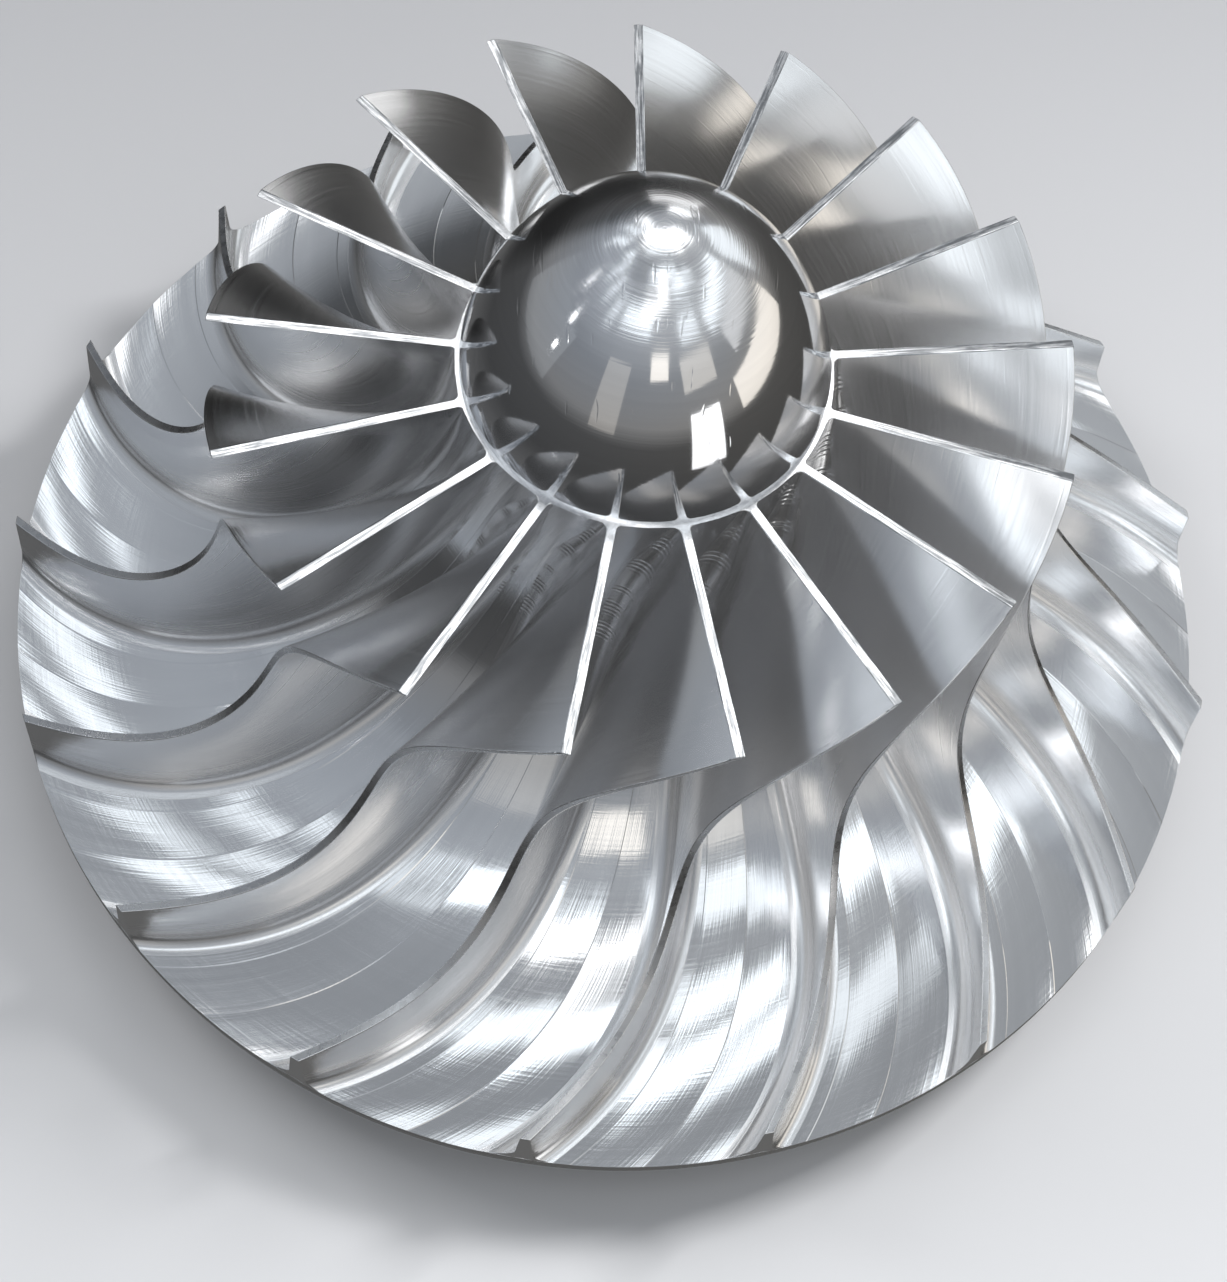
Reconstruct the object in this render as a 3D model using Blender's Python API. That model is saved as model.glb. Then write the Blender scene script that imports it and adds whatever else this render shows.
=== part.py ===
"""Open centrifugal impeller: seventeen backswept blades on a flared hub, with a polished nose cone.

The wheel stands on its rear boss, nose up. +Z is its axis, and the origin is the middle of the boss's
rear face. The blades run clockwise outwards, seen from the nose. The leading edge of blade_01 points along +Y.
"""
import math

import bmesh
import bpy
from mathutils import Matrix, Vector

# Driving dimensions, in metres
OUTER_RADIUS = 0.240
EXIT_FLOOR = 0.038          # height of the flow surface at the rim
RIM_THICKNESS = 0.005
INLET_HEIGHT = 0.168        # leading edges above the flow surface at the rim
INLET_ROOT_RADIUS = 0.067
INLET_TIP_RADIUS = 0.155
EXIT_WIDTH = 0.0245         # blade height at the rim
NOSE_HEIGHT = 0.078
BOSS_RADIUS = 0.080
BOSS_HEIGHT = 0.018
SOCKET_RADIUS = 0.030       # spigot socket in the rear boss
DISC_SPLIT_RADIUS = 0.150   # where the hub ends and the back disc begins
DISC_SPLIT_UNDERSIDE = 0.027
GAP = 0.0003                # clearance between neighbouring solids
ROOT_GAP = 0.0004           # the same under a blade, with room for the hub's facets

# Blades
BLADE_COUNT = 17
FIRST_BLADE_ANGLE = math.radians(90)
WRAP_ANGLE = math.radians(-40.4)
TIP_THICKNESS = 0.0030
ROOT_THICKNESS = 0.0050
EDGE_ROOT_THICKNESS = 0.0032    # the root is thinner at the leading edge
BLADE_STATIONS = 22
BLADE_SPANS = 3

# Facets
TURNED_SEGMENTS = 68
HUB_STATIONS = 24
NOSE_STATIONS = 12
CLOSEST = 0.001             # no two points of a turned profile lie closer

# Handles of the two meridional curves, in metres from their ends
HUB_INLET_HANDLE = 0.1155
HUB_EXIT_HANDLE = 0.091
HUB_EXIT_RISE = 0.005
TIP_INLET_HANDLE = 0.059
TIP_EXIT_HANDLE = 0.0985
TIP_EXIT_RISE = 0.0267

# How the wrap angle runs along a blade: a straight run with two bulges
TIP_WRAP = (1.49, 1.35, -0.89)
ROOT_WRAP = (0.20, 0.97, -0.19)

# Nose profile exponents: a blunt bullet
NOSE_FULLNESS = 1.7
NOSE_SHOULDER = 0.60


def clear_scene():
    for scene_object in list(bpy.data.objects):
        bpy.data.objects.remove(scene_object, do_unlink=True)


def make_material(name, colour, roughness):
    material = bpy.data.materials.new(name)
    material.use_nodes = True
    shader = material.node_tree.nodes["Principled BSDF"]
    shader.inputs["Base Color"].default_value = (*colour, 1.0)
    shader.inputs["Metallic"].default_value = 1.0
    shader.inputs["Roughness"].default_value = roughness
    return material


def add_object(name, mesh_builder, material):
    """Turns a bmesh into an object with outward faces."""
    bmesh.ops.recalc_face_normals(mesh_builder, faces=mesh_builder.faces)
    mesh = bpy.data.meshes.new(name)
    mesh_builder.to_mesh(mesh)
    mesh_builder.free()
    mesh.shade_smooth()
    mesh.set_sharp_from_angle(angle=math.radians(30))
    mesh.materials.append(material)
    piece = bpy.data.objects.new(name, mesh)
    bpy.context.scene.collection.objects.link(piece)
    return piece


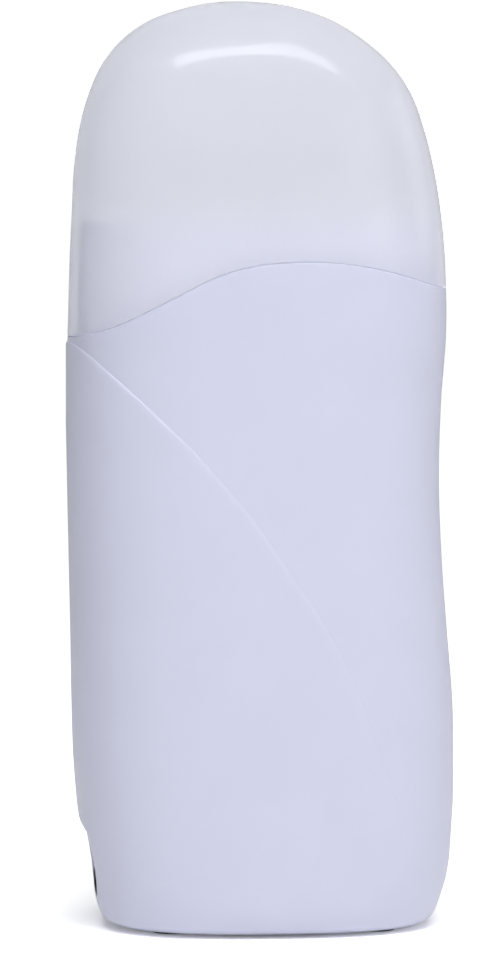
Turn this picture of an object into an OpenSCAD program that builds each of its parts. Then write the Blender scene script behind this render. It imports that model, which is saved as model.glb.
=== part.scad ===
// Roll-on wax cartridge heater with a lift-off cap.
// Millimetres, +Z up. The feet stand on z = 0, the broad front faces -Y,
// and the narrow side with the mains inlet faces -X.

/* [Casing] */
// Wall thickness of the two casing halves
wall = 2.2; // [2:0.1:2.3]
// Thickness of the casing floor
floor_t = 2.4; // [2:0.1:2.8]
// Squareness of the horizontal section (2 is an ellipse)
section_power = 2.6; // [2.5:0.05:2.8]

/* [Cap] */
// Wall thickness of the cap
cap_wall = 1.8; // [1.4:0.1:1.9]
// Gap between the cap's lower edge and the casing
cap_gap = 0.3; // [0.2:0.05:0.6]

/* [Neck] */
// Height of the neck's top face above the table
neck_top = 145; // [142:0.5:147]
// Distance from the outer surface to the neck's skirt
neck_inset = 2.5; // [2.4:0.1:2.8]
// Thickness of the neck's skirt
neck_wall = 1.8; // [1.4:0.1:2.2]

/* [Cartridge well] */
// Clear width of the well
well_w = 57; // [55:0.5:57.5]
// Clear depth of the well
well_d = 35; // [33:0.5:35.5]
// Corner radius of the well
well_r = 10; // [9:0.5:11]
// Thickness of the aluminium sleeve
sleeve_t = 1.2; // [1:0.1:1.4]

/* [Viewing window] */
// Width of the window opening
window_w = 18; // [14:0.5:19]
// Height of the window opening
window_h = 64; // [50:1:66]

/* [Mains inlet] */
// Radius of the inlet's contact pins
pin_r = 1.2; // [1.1:0.05:1.3]
// Distance between the pins
pin_pitch = 8.6; // [8.2:0.1:9]
// Depth of the inlet's socket
socket_depth = 9.5; // [8:0.5:11]

/* [Feet] */
// Height of the rubber feet
foot_h = 0.6; // [0.6:0.05:0.9]
// Diameter of the rubber feet
foot_d = 8; // [6:0.5:10]

/* [Hidden] */

// Outline, from the base to the crown: height, left edge, right edge, half depth
ST = [
    [0.6, -28.5, 32.0, 20.5], [1.2, -31.0, 34.3, 22.8], [2.6, -32.9, 35.8, 24.4],
    [6.0, -34.2, 37.2, 25.6], [12.0, -35.6, 38.8, 26.4], [22.0, -37.4, 39.7, 27.0],
    [34.0, -38.5, 39.9, 27.2], [46.0, -38.9, 39.7, 27.2], [60.0, -39.1, 38.6, 27.0],
    [76.0, -39.4, 37.4, 26.7], [92.0, -39.7, 36.8, 26.5], [108.0, -39.9, 37.2, 26.5],
    [122.0, -39.5, 38.2, 26.6], [136.0, -39.1, 38.0, 26.6], [147.0, -38.6, 37.0, 26.4],
    [156.0, -38.1, 35.5, 25.8], [164.0, -37.0, 33.5, 24.8], [171.0, -35.1, 30.9, 23.2],
    [177.0, -32.4, 26.8, 20.9], [182.0, -28.4, 21.2, 17.8], [186.0, -22.8, 14.8, 13.9],
    [188.6, -15.4, 7.4, 9.0], [189.8, -9.0, 0.4, 3.4], [190.0, -5.0, -4.0, 0.4]];
ST_N = len(ST) - 1;

// Parting line between the cap and the casing, seen from the front: x, height
SEAM = [
    [-42.0, 121.2], [-39.0, 121.5], [-35.0, 122.4], [-30.0, 124.2], [-24.5, 126.8],
    [-19.0, 129.6], [-14.0, 132.2], [-8.5, 134.5], [-3.0, 135.9], [2.0, 136.5],
    [7.5, 136.7], [13.0, 136.5], [18.0, 136.0], [23.5, 135.0], [29.0, 133.6],
    [33.0, 132.4], [38.0, 131.4], [42.0, 131.2]];

shell_base = foot_h;             // underside of the casing
floor_z = shell_base + floor_t;  // top of the casing floor
well_x = -0.8;                   // centre of the well
floor_plate_z = 28;              // underside of the well floor's flange
sleeve_z0 = floor_plate_z + 3;   // lower end of the sleeve
sleeve_z1 = neck_top - 9;        // upper end of the sleeve
sleeve_x = well_w / 2 + sleeve_t;
sleeve_y = well_d / 2 + sleeve_t;
left_face = well_x - sleeve_x;   // outer faces of the sleeve's narrow sides
right_face = well_x + sleeve_x;
heater_z0 = 45;
heater_z1 = 105;
heater_t = 3.6;
clamp_z = [60, 90];
window_z = 76;
inlet_z = 11;                    // height of the inlet's axis
inlet_face = -32.2;              // plane of the casing's inlet seat
screw_x = [-17, 20];
screw_z = 22;
lamp_z = 20;
board_y = 13.2;
led_y = board_y + 1.6;

body_col = [0.83, 0.84, 0.92];
cap_col = [0.90, 0.91, 0.95, 0.85];

// ---- outer surface -------------------------------------------------------

function spline(a, b, c, d, t) =
    0.5 * (2 * b + (c - a) * t + (2 * a - 5 * b + 4 * c - d) * t * t
           + (3 * b - a - 3 * c + d) * t * t * t);

// Outline at the station number u, between the listed ones
function st(u) = let (i = min(floor(max(u, 0)), ST_N - 1),
    p0 = i > 0 ? ST[i - 1] : 2 * ST[0] - ST[1],
    p3 = i + 2 <= ST_N ? ST[i + 2] : 2 * ST[ST_N] - ST[ST_N - 1])
    spline(p0, ST[i], ST[i + 1], p3, u - i);

// Station number at the height z
function uz(z, lo = 0, hi = ST_N, k = 20) = k == 0 ? (lo + hi) / 2 :
    let (m = (lo + hi) / 2) st(m)[0] < z ? uz(z, m, hi, k - 1) : uz(z, lo, m, k - 1);

function pw(v, e) = sign(v) * pow(abs(v), e);

// Point at the angle th of the section s, moved in by inset
function sec(s, th, inset = 0) = let (e = 2 / section_power)
    [(s[1] + s[2]) / 2 + ((s[2] - s[1]) / 2 - inset) * pw(cos(th), e),
     (s[3] - inset) * pw(sin(th), e), s[0]];

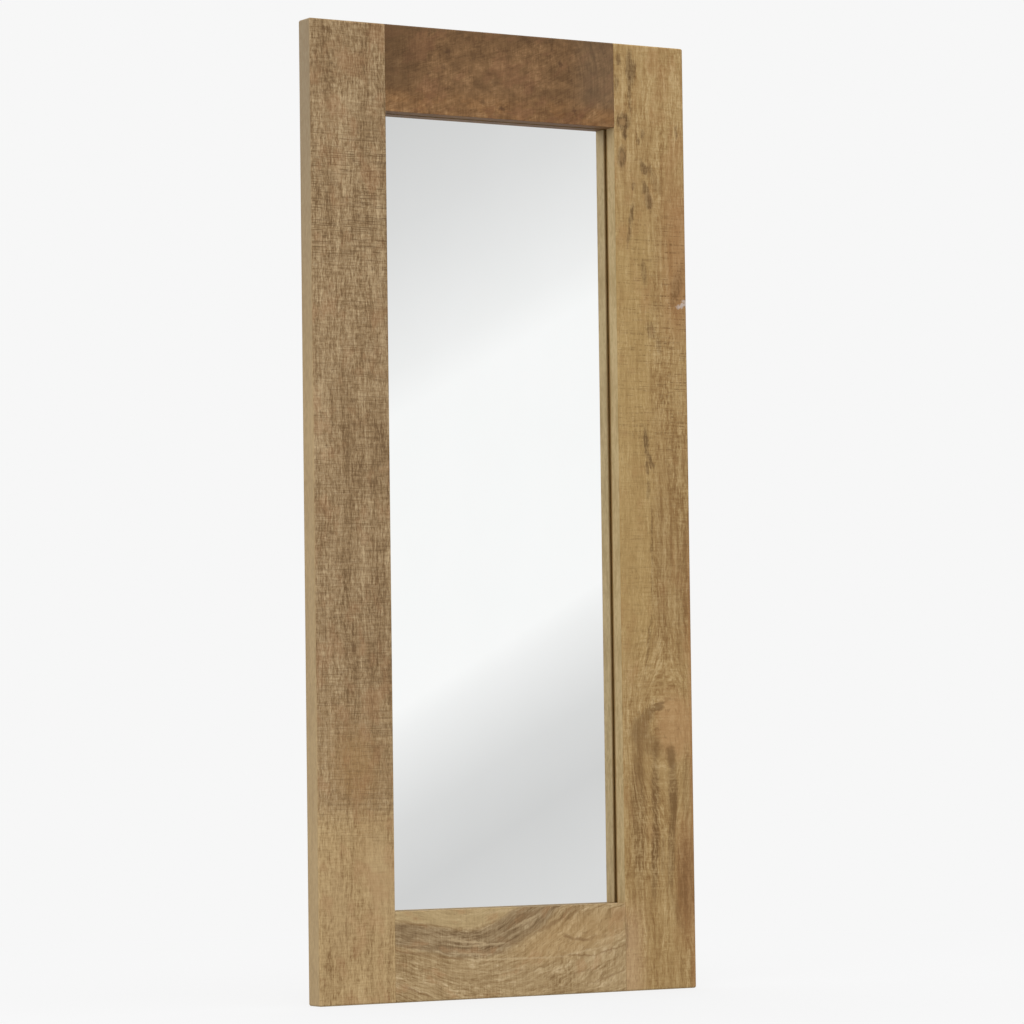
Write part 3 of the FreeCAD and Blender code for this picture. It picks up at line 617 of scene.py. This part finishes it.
def rail_bottom_wood():
    wood = Wood("rail_bottom_wood", False, 38.0)
    # The growth layers sag in the left half and sweep up to the right, steeper near the top.
    upper = ((-156, -14), (-110, -8), (-56, 0), (-30, -6), (2, -21), (40, -38), (60, -50))
    upper += ((156, -78),)
    lower = ((-156, -28), (-110, -12), (-56, 0), (0, 1), (50, -3), (100, -10), (156, -22))
    share = wood.limit(wood.multiply(wood.subtract(wood.z, 8), 1 / 88), 0.0, 1.0)
    top = wood.multiply(wood.curve(wood.x, -156, 156, upper), share)
    foot = wood.multiply(wood.curve(wood.x, -156, 156, lower), wood.subtract(1.0, share))
    wood.bend_grain(top, foot)
    value = wood.figure((3.0, 30), 0.85, 0.25, 0.75, 0.50)
    colour = wood.colour(value, (132, 103, 62), (160, 132, 90), (178, 151, 108), (204, 179, 138))
    # Greyer heart layers, between a pale wedge above and plain wood below.
    heart = wood.band(wood.flow, 46, 76, 3.0)
    shade = wood.colour(value, (106, 80, 48), (138, 113, 78), (156, 132, 96), (188, 164, 126))
    colour = wood.mix(wood.multiply(heart, 0.9), colour, shade)
    colour = wood.tinted(colour, wood.step(wood.flow, 76, 82), (196, 172, 124), 0.45)
    golden = wood.strokes(((10, 50, 150, 84, 44, 1.0),), 0.5, 5.0)
    colour = wood.tinted(colour, golden, (190, 154, 102), 0.40)
    bright = wood.strokes(
        (
            (-100, 70, -20, 60, 3.0, 0.8),
            (-60, 60, 0, 62, 2.4, 0.8),
            (-49, 44, 60, 43, 2.2, 0.8),
            (60, 43, 118, 52, 2.4, 0.8),
            (-70, 52, -30, 50, 2.0, 0.7),
            (118, 60, 150, 66, 2.6, 0.6),
            (-40, 96, 4, 99, 2.6, 0.7),
            (0, 78, 40, 94, 3.0, 0.7),
        ),
        0.5,
        2.6,
    )
    colour = wood.tinted(colour, bright, (208, 182, 140), 0.55)
    dark = wood.strokes(
        (
            (44, 75, 62, 86, 5, 0.8),
            (58, 82, 80, 98, 4, 0.8),
            (70, 84, 92, 97, 3, 0.7),
            (34, 72, 46, 80, 4, 0.6),
            (0, 84, 34, 97, 6, 0.7),
            (70, 68, 84, 62, 4, 0.9),
            (82, 63, 104, 61, 3.6, 0.9),
            (104, 62, 112, 67, 3, 0.6),
            (70, 45, 112, 43, 2, 0.8),
            (112, 44, 152, 54, 2, 0.8),
            (-22, 68, 6, 60, 6, 0.5),
            (-40, 54, -8, 50, 4, 0.6),
            (-153, 92, -110, 84, 3, 0.6),
            (-153, 58, -100, 50, 3, 0.7),
            (-100, 50, -56, 44, 3, 0.8),
            (-153, 22, -108, 5, 2.4, 0.9),
            (-40, 32, 20, 30, 2.4, 0.4),
            (60, 22, 130, 30, 2.4, 0.4),
            (100, 10, 150, 24, 2.4, 0.5),
        ),
        0.5,
        2.6,
    )
    colour = wood.tinted(colour, dark, (122, 88, 48), 0.62)
    ruddy = wood.step(wood.grained((14, 30), 3, 0.55, 27), 0.54, 0.70)
    colour = wood.tinted(colour, wood.multiply(ruddy, wood.sawn), (172, 128, 84), 0.35)
    marks = wood.multiply(wood.multiply(wood.saw_marks(4.0, 0.46), 0.7), wood.sawn)
    pores = wood.multiply(wood.pores(0.57), wood.sawn)
    colour = wood.tinted(colour, pores, (112, 82, 46), 0.36)
    colour = wood.tinted(colour, marks, (116, 86, 50), 0.40)
    colour = wood.tinted(colour, wood.planed, (180, 154, 112), 0.6)
    return wood.finished(colour, marks, pores, 0.35)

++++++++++

> [Exercise description] Count the lines of the material that include the word "picture", then state only the total.

> [Solved problem] 2